Robert Dylewski, Fundacja Era Parowozów
Parowóz wąskotorowy Tw53-2566, został wyprodukowany w Fabryce Lokomotyw im. Feliksa Dzierżyńskiego w Chrzanowie w 1955 r. Należy do zabytów techniki, który powinno się prawnie chronić w oparciu o Ustawę z dnia 23 lipca 2003 r. o ochronie zabytków i opiece nad zabytkami. Mimo, że ten parowóz nie był wpisany do rejestru zabytków, to jest niewątpliwym symbolem minionej epoki „wieku pary”. W Polsce zachowały się tylko 3 parowozy tego typu, dlatego należy podkreślić, że są to unikaty.
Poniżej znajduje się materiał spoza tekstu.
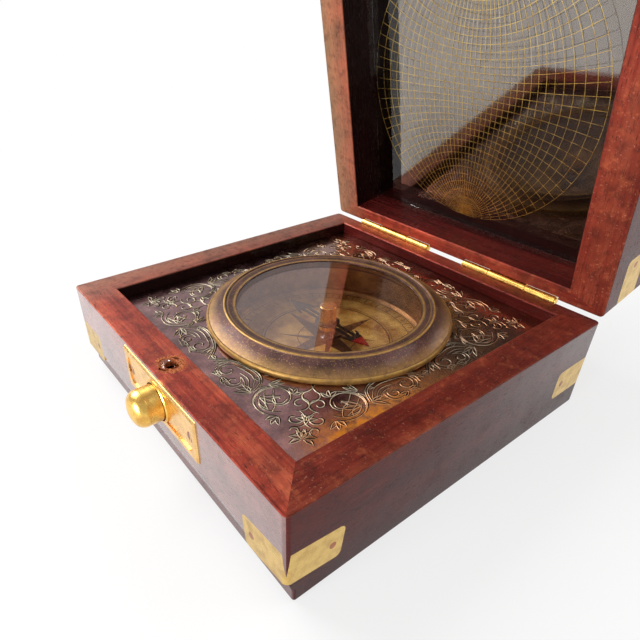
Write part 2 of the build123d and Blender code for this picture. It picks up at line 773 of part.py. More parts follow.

Parowóz, o którym mowa został przekazany do skansenu kolejowego w Rudach Raciborskich, który należy do Towarzystwa Miłośników Górnośląskiej Kolei Wąskotorowej w Rudach. 28.05.2008 r., w/w parowóz został wywieziony z Polski do Czech – do firmy OLPAS MORAVIA s.r.o. w Krnov. Tego samego dnia o zaistniałym fakcie poinformowano Urząd Celny w Katowicach oraz policję w Knurowie, a dwa dni później Wojewódzki Urząd Ochrony Zabytków w Katowicach. Fundacja Era Parowozów zajęła się sprawą wywozu zabytkowego parowozu za granicę, gdyż nie jest to pierwszy przypadek tego typu w Polsce. Jesteśmy organizacją statutowo zajmującą się ratowaniem zabytków kolejnictwa, których los nie pozostaje nam obojętny.